Problem to work on: Transcribe the material from its first line onward, ending with the line that contains "wasm.setup();" and adding nothing beyond it.
* start Data lines *
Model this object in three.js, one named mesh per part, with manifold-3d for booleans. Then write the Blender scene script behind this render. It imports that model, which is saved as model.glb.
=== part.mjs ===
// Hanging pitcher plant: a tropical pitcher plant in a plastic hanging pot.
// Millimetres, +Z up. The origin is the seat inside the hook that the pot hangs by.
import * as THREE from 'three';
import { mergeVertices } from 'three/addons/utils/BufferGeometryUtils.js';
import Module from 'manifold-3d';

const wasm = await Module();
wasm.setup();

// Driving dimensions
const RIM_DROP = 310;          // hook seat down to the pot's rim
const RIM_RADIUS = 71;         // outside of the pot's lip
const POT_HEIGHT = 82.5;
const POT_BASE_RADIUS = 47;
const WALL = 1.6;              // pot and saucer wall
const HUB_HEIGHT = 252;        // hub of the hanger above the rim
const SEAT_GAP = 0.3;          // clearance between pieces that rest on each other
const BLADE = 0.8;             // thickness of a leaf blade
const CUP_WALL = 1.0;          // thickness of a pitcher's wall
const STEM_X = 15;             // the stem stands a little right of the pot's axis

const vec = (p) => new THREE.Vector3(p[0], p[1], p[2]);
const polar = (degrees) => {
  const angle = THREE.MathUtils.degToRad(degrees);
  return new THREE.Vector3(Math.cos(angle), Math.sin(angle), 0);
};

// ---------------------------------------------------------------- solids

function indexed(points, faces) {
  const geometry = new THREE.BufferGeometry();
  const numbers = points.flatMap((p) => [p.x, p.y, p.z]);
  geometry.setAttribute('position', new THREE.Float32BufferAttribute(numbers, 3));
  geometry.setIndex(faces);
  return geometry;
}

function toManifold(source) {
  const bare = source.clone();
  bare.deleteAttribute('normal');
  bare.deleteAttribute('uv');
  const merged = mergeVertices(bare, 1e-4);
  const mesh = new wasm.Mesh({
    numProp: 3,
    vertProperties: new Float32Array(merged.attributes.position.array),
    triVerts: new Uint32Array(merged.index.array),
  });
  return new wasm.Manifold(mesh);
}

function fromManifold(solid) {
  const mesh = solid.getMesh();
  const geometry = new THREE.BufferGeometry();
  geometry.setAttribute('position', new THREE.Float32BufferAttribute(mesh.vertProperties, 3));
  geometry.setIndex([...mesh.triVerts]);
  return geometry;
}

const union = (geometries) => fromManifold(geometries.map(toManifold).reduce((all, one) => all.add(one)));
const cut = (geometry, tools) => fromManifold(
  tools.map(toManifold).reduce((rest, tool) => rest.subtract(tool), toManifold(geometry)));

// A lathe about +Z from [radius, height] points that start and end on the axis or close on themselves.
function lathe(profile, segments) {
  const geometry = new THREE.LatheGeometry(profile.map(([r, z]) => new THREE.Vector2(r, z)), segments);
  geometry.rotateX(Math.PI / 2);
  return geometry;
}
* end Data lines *
Result of this exercise:
Model this object in three.js, one named mesh per part, with manifold-3d for booleans. Then write the Blender scene script behind this render. It imports that model, which is saved as model.glb.
=== part.mjs ===
// Hanging pitcher plant: a tropical pitcher plant in a plastic hanging pot.
// Millimetres, +Z up. The origin is the seat inside the hook that the pot hangs by.
import * as THREE from 'three';
import { mergeVertices } from 'three/addons/utils/BufferGeometryUtils.js';
import Module from 'manifold-3d';

const wasm = await Module();
wasm.setup();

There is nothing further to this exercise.